⟨

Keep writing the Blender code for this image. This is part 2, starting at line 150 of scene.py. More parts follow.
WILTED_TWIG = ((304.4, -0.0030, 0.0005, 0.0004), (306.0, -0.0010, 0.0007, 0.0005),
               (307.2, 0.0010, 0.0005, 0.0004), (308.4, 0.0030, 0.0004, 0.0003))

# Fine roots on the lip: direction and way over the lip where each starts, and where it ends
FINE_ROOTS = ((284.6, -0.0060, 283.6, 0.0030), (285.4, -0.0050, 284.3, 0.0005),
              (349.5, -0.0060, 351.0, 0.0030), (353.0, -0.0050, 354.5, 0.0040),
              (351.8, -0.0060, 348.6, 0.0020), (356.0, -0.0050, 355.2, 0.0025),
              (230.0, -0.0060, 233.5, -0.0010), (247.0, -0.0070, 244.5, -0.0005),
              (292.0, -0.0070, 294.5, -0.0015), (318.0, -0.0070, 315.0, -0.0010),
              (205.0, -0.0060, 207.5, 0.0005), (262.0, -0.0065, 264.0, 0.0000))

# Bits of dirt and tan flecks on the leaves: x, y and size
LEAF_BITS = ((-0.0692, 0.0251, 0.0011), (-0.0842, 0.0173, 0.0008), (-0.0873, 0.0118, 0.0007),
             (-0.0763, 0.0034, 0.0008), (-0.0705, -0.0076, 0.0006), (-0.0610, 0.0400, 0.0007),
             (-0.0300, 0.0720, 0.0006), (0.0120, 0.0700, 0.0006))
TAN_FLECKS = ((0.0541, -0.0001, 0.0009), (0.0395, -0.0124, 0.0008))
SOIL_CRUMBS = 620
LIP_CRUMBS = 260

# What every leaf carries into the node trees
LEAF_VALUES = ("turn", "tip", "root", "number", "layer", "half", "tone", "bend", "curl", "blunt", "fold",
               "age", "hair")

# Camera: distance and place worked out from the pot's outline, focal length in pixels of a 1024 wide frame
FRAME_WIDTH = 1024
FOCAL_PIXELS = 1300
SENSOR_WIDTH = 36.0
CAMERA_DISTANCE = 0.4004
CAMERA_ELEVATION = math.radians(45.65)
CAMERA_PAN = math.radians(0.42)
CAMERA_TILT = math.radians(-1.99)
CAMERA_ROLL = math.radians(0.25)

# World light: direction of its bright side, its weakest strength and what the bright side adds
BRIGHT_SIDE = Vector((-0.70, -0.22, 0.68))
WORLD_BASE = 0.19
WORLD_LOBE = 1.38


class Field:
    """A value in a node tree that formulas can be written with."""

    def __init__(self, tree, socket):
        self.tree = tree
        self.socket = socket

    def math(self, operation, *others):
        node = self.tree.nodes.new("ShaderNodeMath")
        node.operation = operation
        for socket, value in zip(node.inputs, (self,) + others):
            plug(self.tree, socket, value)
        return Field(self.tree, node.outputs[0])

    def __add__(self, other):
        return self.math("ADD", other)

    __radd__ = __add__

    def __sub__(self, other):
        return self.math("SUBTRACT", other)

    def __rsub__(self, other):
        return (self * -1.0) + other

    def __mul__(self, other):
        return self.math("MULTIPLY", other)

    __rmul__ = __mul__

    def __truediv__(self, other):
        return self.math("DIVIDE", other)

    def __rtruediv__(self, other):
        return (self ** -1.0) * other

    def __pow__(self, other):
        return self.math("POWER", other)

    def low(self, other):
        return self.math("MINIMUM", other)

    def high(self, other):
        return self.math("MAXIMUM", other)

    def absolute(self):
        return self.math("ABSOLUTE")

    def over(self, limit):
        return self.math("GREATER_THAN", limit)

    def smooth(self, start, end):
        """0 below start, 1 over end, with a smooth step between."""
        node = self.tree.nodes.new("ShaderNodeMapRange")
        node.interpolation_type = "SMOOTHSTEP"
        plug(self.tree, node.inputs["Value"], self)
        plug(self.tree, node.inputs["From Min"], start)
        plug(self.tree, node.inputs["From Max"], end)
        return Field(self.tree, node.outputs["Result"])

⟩

WHAT YOU WILL DO: Reproduce the full listing word for word.

THE SOLUTION:
Keep writing the Blender code for this image. This is part 2, starting at line 150 of scene.py. More parts follow.
WILTED_TWIG = ((304.4, -0.0030, 0.0005, 0.0004), (306.0, -0.0010, 0.0007, 0.0005),
               (307.2, 0.0010, 0.0005, 0.0004), (308.4, 0.0030, 0.0004, 0.0003))

# Fine roots on the lip: direction and way over the lip where each starts, and where it ends
FINE_ROOTS = ((284.6, -0.0060, 283.6, 0.0030), (285.4, -0.0050, 284.3, 0.0005),
              (349.5, -0.0060, 351.0, 0.0030), (353.0, -0.0050, 354.5, 0.0040),
              (351.8, -0.0060, 348.6, 0.0020), (356.0, -0.0050, 355.2, 0.0025),
              (230.0, -0.0060, 233.5, -0.0010), (247.0, -0.0070, 244.5, -0.0005),
              (292.0, -0.0070, 294.5, -0.0015), (318.0, -0.0070, 315.0, -0.0010),
              (205.0, -0.0060, 207.5, 0.0005), (262.0, -0.0065, 264.0, 0.0000))

# Bits of dirt and tan flecks on the leaves: x, y and size
LEAF_BITS = ((-0.0692, 0.0251, 0.0011), (-0.0842, 0.0173, 0.0008), (-0.0873, 0.0118, 0.0007),
             (-0.0763, 0.0034, 0.0008), (-0.0705, -0.0076, 0.0006), (-0.0610, 0.0400, 0.0007),
             (-0.0300, 0.0720, 0.0006), (0.0120, 0.0700, 0.0006))
TAN_FLECKS = ((0.0541, -0.0001, 0.0009), (0.0395, -0.0124, 0.0008))
SOIL_CRUMBS = 620
LIP_CRUMBS = 260

# What every leaf carries into the node trees
LEAF_VALUES = ("turn", "tip", "root", "number", "layer", "half", "tone", "bend", "curl", "blunt", "fold",
               "age", "hair")

# Camera: distance and place worked out from the pot's outline, focal length in pixels of a 1024 wide frame
FRAME_WIDTH = 1024
FOCAL_PIXELS = 1300
SENSOR_WIDTH = 36.0
CAMERA_DISTANCE = 0.4004
CAMERA_ELEVATION = math.radians(45.65)
CAMERA_PAN = math.radians(0.42)
CAMERA_TILT = math.radians(-1.99)
CAMERA_ROLL = math.radians(0.25)

# World light: direction of its bright side, its weakest strength and what the bright side adds
BRIGHT_SIDE = Vector((-0.70, -0.22, 0.68))
WORLD_BASE = 0.19
WORLD_LOBE = 1.38


class Field:
    """A value in a node tree that formulas can be written with."""

    def __init__(self, tree, socket):
        self.tree = tree
        self.socket = socket

    def math(self, operation, *others):
        node = self.tree.nodes.new("ShaderNodeMath")
        node.operation = operation
        for socket, value in zip(node.inputs, (self,) + others):
            plug(self.tree, socket, value)
        return Field(self.tree, node.outputs[0])

    def __add__(self, other):
        return self.math("ADD", other)

    __radd__ = __add__

    def __sub__(self, other):
        return self.math("SUBTRACT", other)

    def __rsub__(self, other):
        return (self * -1.0) + other

    def __mul__(self, other):
        return self.math("MULTIPLY", other)

    __rmul__ = __mul__

    def __truediv__(self, other):
        return self.math("DIVIDE", other)

    def __rtruediv__(self, other):
        return (self ** -1.0) * other

    def __pow__(self, other):
        return self.math("POWER", other)

    def low(self, other):
        return self.math("MINIMUM", other)

    def high(self, other):
        return self.math("MAXIMUM", other)

    def absolute(self):
        return self.math("ABSOLUTE")

    def over(self, limit):
        return self.math("GREATER_THAN", limit)

    def smooth(self, start, end):
        """0 below start, 1 over end, with a smooth step between."""
        node = self.tree.nodes.new("ShaderNodeMapRange")
        node.interpolation_type = "SMOOTHSTEP"
        plug(self.tree, node.inputs["Value"], self)
        plug(self.tree, node.inputs["From Min"], start)
        plug(self.tree, node.inputs["From Max"], end)
        return Field(self.tree, node.outputs["Result"])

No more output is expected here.